> [STORED DATA]

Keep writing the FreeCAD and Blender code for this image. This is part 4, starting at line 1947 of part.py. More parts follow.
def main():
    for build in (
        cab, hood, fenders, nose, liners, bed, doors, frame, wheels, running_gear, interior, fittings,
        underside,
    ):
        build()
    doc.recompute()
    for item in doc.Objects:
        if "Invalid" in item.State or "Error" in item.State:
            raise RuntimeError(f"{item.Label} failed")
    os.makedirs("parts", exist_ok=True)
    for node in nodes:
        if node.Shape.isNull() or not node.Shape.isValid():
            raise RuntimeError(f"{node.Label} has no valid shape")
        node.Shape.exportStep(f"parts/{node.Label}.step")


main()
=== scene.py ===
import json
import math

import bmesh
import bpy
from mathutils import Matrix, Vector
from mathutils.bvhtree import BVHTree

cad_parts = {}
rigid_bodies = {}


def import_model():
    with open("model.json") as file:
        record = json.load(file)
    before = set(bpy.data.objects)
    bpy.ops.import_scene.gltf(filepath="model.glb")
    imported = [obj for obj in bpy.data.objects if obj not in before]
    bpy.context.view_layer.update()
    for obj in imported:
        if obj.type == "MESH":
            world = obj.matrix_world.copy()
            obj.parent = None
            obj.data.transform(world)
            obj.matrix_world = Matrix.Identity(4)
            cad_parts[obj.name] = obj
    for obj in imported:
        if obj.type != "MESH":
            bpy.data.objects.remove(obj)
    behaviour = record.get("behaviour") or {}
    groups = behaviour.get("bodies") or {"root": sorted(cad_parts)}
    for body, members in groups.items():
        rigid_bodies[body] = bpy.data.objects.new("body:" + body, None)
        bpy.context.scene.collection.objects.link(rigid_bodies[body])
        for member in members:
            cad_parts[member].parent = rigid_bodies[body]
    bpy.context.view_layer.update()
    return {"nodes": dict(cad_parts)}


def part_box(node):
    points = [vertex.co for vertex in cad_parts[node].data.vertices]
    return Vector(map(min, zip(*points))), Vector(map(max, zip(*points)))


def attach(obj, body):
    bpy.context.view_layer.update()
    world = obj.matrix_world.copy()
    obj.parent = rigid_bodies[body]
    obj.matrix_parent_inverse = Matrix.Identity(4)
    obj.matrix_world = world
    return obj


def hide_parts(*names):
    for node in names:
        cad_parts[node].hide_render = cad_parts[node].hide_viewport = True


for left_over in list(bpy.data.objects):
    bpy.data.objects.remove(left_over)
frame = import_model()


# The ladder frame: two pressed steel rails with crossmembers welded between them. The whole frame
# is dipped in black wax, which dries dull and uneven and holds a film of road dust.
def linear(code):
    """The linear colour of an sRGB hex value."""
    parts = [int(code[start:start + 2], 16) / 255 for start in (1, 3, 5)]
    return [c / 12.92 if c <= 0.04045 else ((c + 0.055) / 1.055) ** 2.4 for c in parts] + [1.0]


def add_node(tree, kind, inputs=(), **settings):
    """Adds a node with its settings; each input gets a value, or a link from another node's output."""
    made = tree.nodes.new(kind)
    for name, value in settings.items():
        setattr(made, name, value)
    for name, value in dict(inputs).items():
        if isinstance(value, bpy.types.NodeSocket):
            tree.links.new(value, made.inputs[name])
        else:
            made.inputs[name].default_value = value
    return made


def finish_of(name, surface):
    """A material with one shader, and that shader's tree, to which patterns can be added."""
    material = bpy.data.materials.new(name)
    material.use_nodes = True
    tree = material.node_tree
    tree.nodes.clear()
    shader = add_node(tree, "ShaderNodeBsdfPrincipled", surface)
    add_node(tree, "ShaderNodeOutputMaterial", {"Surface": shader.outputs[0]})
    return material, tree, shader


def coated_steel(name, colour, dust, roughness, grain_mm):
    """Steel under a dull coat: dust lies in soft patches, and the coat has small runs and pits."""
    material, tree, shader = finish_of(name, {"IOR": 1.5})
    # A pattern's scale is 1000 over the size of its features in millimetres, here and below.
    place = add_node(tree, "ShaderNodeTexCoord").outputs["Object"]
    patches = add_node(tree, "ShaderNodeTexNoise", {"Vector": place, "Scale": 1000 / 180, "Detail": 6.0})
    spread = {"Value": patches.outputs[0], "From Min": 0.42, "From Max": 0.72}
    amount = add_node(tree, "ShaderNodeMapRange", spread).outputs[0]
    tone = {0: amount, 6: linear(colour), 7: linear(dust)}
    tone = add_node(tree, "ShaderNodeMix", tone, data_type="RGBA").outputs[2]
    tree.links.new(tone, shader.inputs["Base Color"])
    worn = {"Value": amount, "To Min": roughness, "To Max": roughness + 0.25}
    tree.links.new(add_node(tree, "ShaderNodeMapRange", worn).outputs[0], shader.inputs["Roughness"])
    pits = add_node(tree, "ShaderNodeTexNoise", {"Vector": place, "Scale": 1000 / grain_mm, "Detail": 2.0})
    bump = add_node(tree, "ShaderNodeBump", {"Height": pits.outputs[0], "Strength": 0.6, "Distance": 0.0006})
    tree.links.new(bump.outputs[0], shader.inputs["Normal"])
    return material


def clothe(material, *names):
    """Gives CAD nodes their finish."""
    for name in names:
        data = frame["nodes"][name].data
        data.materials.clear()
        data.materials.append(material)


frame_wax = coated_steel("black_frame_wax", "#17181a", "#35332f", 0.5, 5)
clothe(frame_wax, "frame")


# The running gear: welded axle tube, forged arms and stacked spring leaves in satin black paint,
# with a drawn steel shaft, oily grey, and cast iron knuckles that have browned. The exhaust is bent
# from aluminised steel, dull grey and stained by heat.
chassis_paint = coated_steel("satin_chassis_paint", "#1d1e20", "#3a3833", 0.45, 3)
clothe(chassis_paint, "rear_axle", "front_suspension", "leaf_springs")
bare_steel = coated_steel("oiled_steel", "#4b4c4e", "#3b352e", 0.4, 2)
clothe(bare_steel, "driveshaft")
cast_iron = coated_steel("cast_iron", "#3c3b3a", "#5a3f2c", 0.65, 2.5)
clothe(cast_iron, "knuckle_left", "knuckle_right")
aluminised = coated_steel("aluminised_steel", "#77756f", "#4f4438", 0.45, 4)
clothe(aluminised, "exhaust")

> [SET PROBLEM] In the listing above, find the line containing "for item in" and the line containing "points = [vertex.co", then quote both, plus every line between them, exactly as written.

> [RESULT FOR THIS TASK]
    for item in doc.Objects:
        if "Invalid" in item.State or "Error" in item.State:
            raise RuntimeError(f"{item.Label} failed")
    os.makedirs("parts", exist_ok=True)
    for node in nodes:
        if node.Shape.isNull() or not node.Shape.isValid():
            raise RuntimeError(f"{node.Label} has no valid shape")
        node.Shape.exportStep(f"parts/{node.Label}.step")


main()
=== scene.py ===
import json
import math

import bmesh
import bpy
from mathutils import Matrix, Vector
from mathutils.bvhtree import BVHTree

cad_parts = {}
rigid_bodies = {}


def import_model():
    with open("model.json") as file:
        record = json.load(file)
    before = set(bpy.data.objects)
    bpy.ops.import_scene.gltf(filepath="model.glb")
    imported = [obj for obj in bpy.data.objects if obj not in before]
    bpy.context.view_layer.update()
    for obj in imported:
        if obj.type == "MESH":
            world = obj.matrix_world.copy()
            obj.parent = None
            obj.data.transform(world)
            obj.matrix_world = Matrix.Identity(4)
            cad_parts[obj.name] = obj
    for obj in imported:
        if obj.type != "MESH":
            bpy.data.objects.remove(obj)
    behaviour = record.get("behaviour") or {}
    groups = behaviour.get("bodies") or {"root": sorted(cad_parts)}
    for body, members in groups.items():
        rigid_bodies[body] = bpy.data.objects.new("body:" + body, None)
        bpy.context.scene.collection.objects.link(rigid_bodies[body])
        for member in members:
            cad_parts[member].parent = rigid_bodies[body]
    bpy.context.view_layer.update()
    return {"nodes": dict(cad_parts)}


def part_box(node):
    points = [vertex.co for vertex in cad_parts[node].data.vertices]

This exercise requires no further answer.